SQL Prepared Statements: A Practical Tutorial

Beginner 9 min read

What you'll learn

✓What PREPARE and EXECUTE do under the hood
✓Why parameters block SQL injection
✓Plan caching and the bind-peek problem
✓Server-side vs client-side prepared statements
✓Idiomatic usage in app code

Prerequisites

•Basic SQL and a backend language

What and Why

A prepared statement is a parameterized query that the database parses, plans, and stores once, then executes many times with different values. Two huge benefits follow: SQL injection becomes structurally impossible, and repeated execution gets cheaper.

If you write any application that touches a database, prepared statements should be your default. String concatenation into SQL is the single most exploited vulnerability category in web history.

Mental Model

A normal query goes through parse, plan, execute every time. A prepared statement splits that into two phases: PREPARE (parse + plan) and EXECUTE (bind values + run). The placeholders ($1, ?) are not text substitution - they are typed values bound through a separate protocol channel, so user input can never become SQL syntax.

Hands-on Example

In raw Postgres SQL:

PREPARE find_user (text) AS
  SELECT id, name FROM users WHERE email = $1;

EXECUTE find_user('alice@example.com');
EXECUTE find_user('bob@example.com');

DEALLOCATE find_user;

In Python with psycopg:

cur.execute(
    "SELECT id, name FROM users WHERE email = %s",
    ("alice@example.com",),
)

The driver handles PREPARE/EXECUTE for you when you reuse the same SQL text. Notice you pass values as a tuple, not interpolated into the string.

Client                       Server
|   PREPARE "SELECT..."       |
|---------------------------->|
|                             | parse + plan
|   <plan cached>             |
|<----------------------------|
|                             |
|   EXECUTE bind=[alice]      |
|---------------------------->|
|                             | execute(plan)
|<--------- rows -------------|
|                             |
|   EXECUTE bind=[bob]        |
|---------------------------->|
|                             | execute(plan)
|<--------- rows -------------|

Lifecycle of a prepared statement

The plan is computed once and reused. Bound values go through the binary protocol and can never escape into the SQL text.

Common Pitfalls

The most dangerous mistake is mixing parameterization with interpolation. This is still injectable:

cur.execute(f"SELECT * FROM {table} WHERE id = %s", (user_id,))

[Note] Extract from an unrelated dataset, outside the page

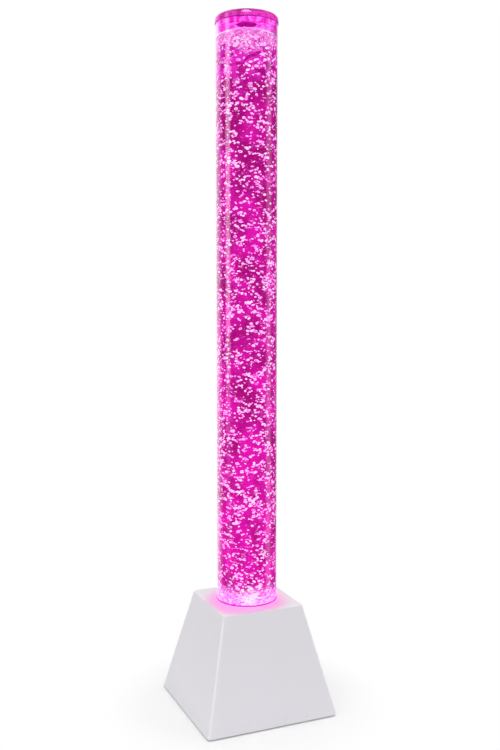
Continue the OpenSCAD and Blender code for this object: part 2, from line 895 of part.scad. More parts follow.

The id is safe, but table is concatenated. Identifiers (table and column names) cannot be parameterized in SQL - they require a strict allowlist or a quoting helper like psycopg.sql.Identifier.

Another trap is plan caching with skewed data. If the first execution binds a rare value, Postgres may pick an index plan that becomes terrible when later executions bind a common value. This is the “bind peek” or “generic plan” problem. Postgres switches to a generic plan after 5 executions; if you see weird regressions, try plan_cache_mode = 'force_custom_plan'.

People also assume prepared statements survive across connections. They do not. Each connection has its own prepared statement cache, which is why connection pooling (especially transaction-mode PgBouncer) can break prepared statements unless you use protocol-level prepares.

Practical Tips

Always use the placeholder syntax of your driver: %s for psycopg, ? for SQLite and JDBC, $1 for native pg protocol, named like :email for SQLAlchemy. Never concatenate user input - not even “safe” types like integers from request paths.

For ORMs, trust them: SQLAlchemy, Django ORM, and ActiveRecord all parameterize. The danger zone is raw SQL escape hatches like .raw(), .extra(), or text() with f-strings.

If you are using PgBouncer in transaction or statement mode, enable protocol-level prepared statements (Postgres 14+ and PgBouncer 1.21+) so the cache lives on the server side correctly. Otherwise disable named prepares in your driver to avoid “prepared statement does not exist” errors.

For high-throughput hot queries, measure the plan cache hit. Tools like pg_stat_statements show calls, mean_exec_time, and now plans vs calls - if plans keeps climbing, your prepares are not being reused.

Wrap-up

Prepared statements are the boring, correct way to talk to a database. They make injection impossible by design and make repeated queries cheaper by reusing plans. Use them everywhere, never interpolate user input, allowlist identifiers, and understand how your connection pooler interacts with the prepared statement cache. That covers 99% of the safety and performance value with almost no extra code.